Reaching for the Top

Investment-only DC shops offer advisers more than just an investment menu
Reported by Rebecca Moore

Investment products of firms such as Fidelity or T. Rowe Price are well-known and often utilized by retirement plan advisers and sponsors as a convenient extension of the firms’ recordkeeping offering. However, these days, using their recordkeeping services does not lock you in to using their funds. While, once upon a time, investment management firms frequently viewed offering recordkeeping (or attempting to) as a prerequisite to attracting the interest of retirement plan participants, these days, so-called “investment-only” (IO) firms have been able to take advantage of open architecture platforms to make significant headway. While performance certainly counts for much, perhaps even most, in terms of adviser recommendations, many IO firms provide valuable programs and services for advisers and their clients.  

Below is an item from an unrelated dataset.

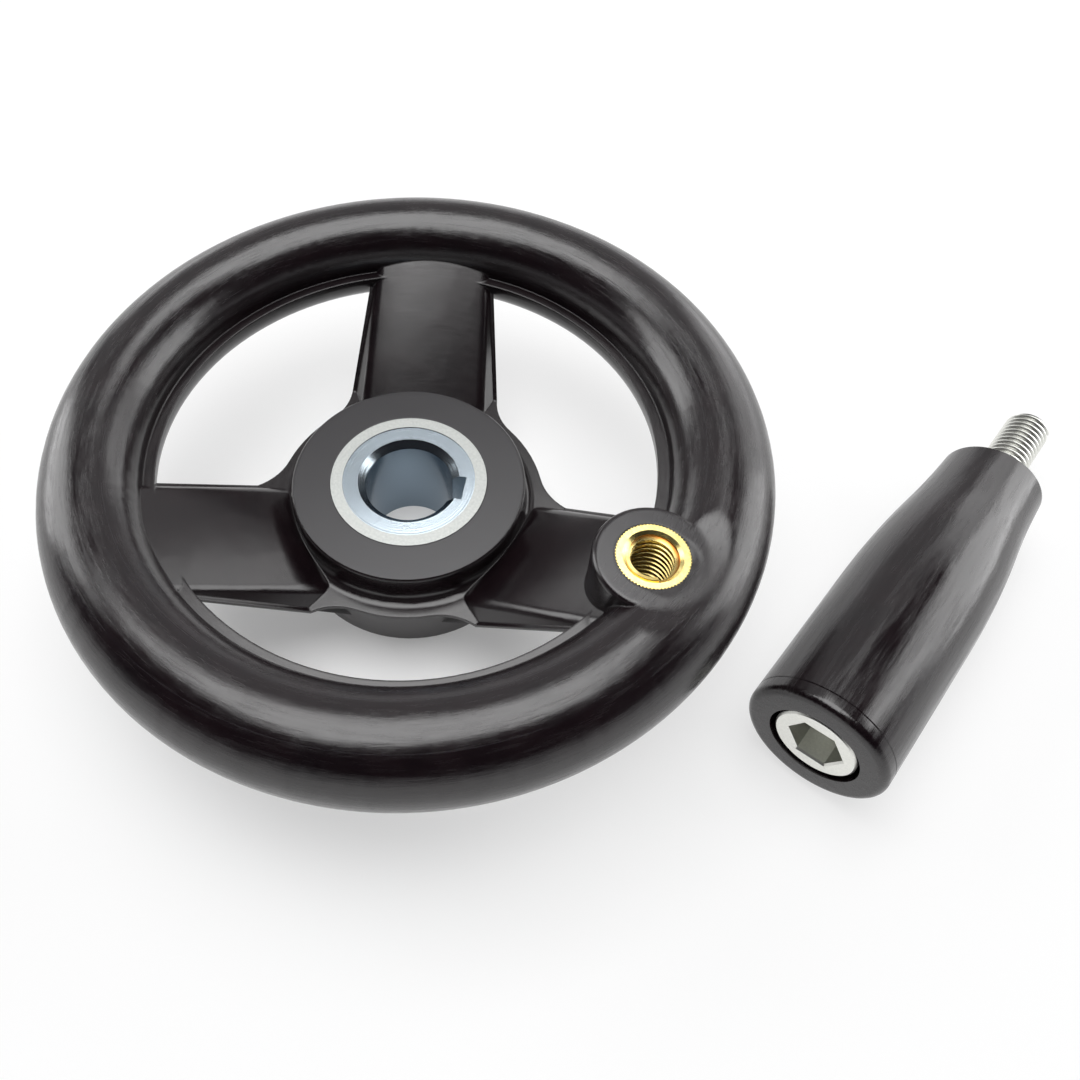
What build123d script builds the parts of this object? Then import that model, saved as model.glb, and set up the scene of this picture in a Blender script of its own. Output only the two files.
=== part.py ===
"""Machine handwheel, 125 mm: a dished three-spoke phenolic wheel with a keyed steel hub bushing, a
threaded brass insert in its handle boss, and its revolving handle lying unscrewed beside it.

Millimetres. The origin is on the bore axis at the underside of the hub, +Z is the bore axis, and the
handle boss is on +X. The wheel stands on its hub.
"""
import os
from math import cos, radians, sin, sqrt, tan

from build123d import *

os.makedirs("parts", exist_ok=True)

# ---- wheel, overall
wheel_d = 125.0             # outside diameter of the rim
dish_h = 30.5               # rim parting plane above the underside of the hub

# ---- rim section: a half round above the parting plane, a wider rounded keel below it
rim_top_r = 8.5             # radius of the half round
rim_keel_h = 9.0            # depth of the keel below the parting plane
land_w = 2.0                # flat land on the window side of the half round
land_drop = 0.6             # land below the parting plane
land_t = 0.9                # height of the land's upright edge

# ---- hub
hub_len = 20.5
hub_face_d = 42.6
hub_collar_w = 3.7          # collar beyond the side of the hub, at the parting plane
hub_foot_d = 44.0           # underside
hub_parting_z = 14.5
hub_neck_r = 2.0            # hollow fillet between the collar and the side of the hub
hub_face_edge = 0.35
hub_foot_edge = 0.8
parting_t = 0.7             # thickness of the flat edge left by the two mould halves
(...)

In fact, aside from the prerequisite of superior investment products, Yaqub Ahmed, Managing Director, Investment-Only Division, Retirement & Insurance Markets at Columbia Management Distributors, Inc., says advisers wanting to work with IO firms should ask what the company can do to help them grow their businesses. Columbia Management’s defined contribution (DC) mission statement is “to provide tools, services, and industry knowledge that will allow advisers to succeed in the retirement plan space,” he says.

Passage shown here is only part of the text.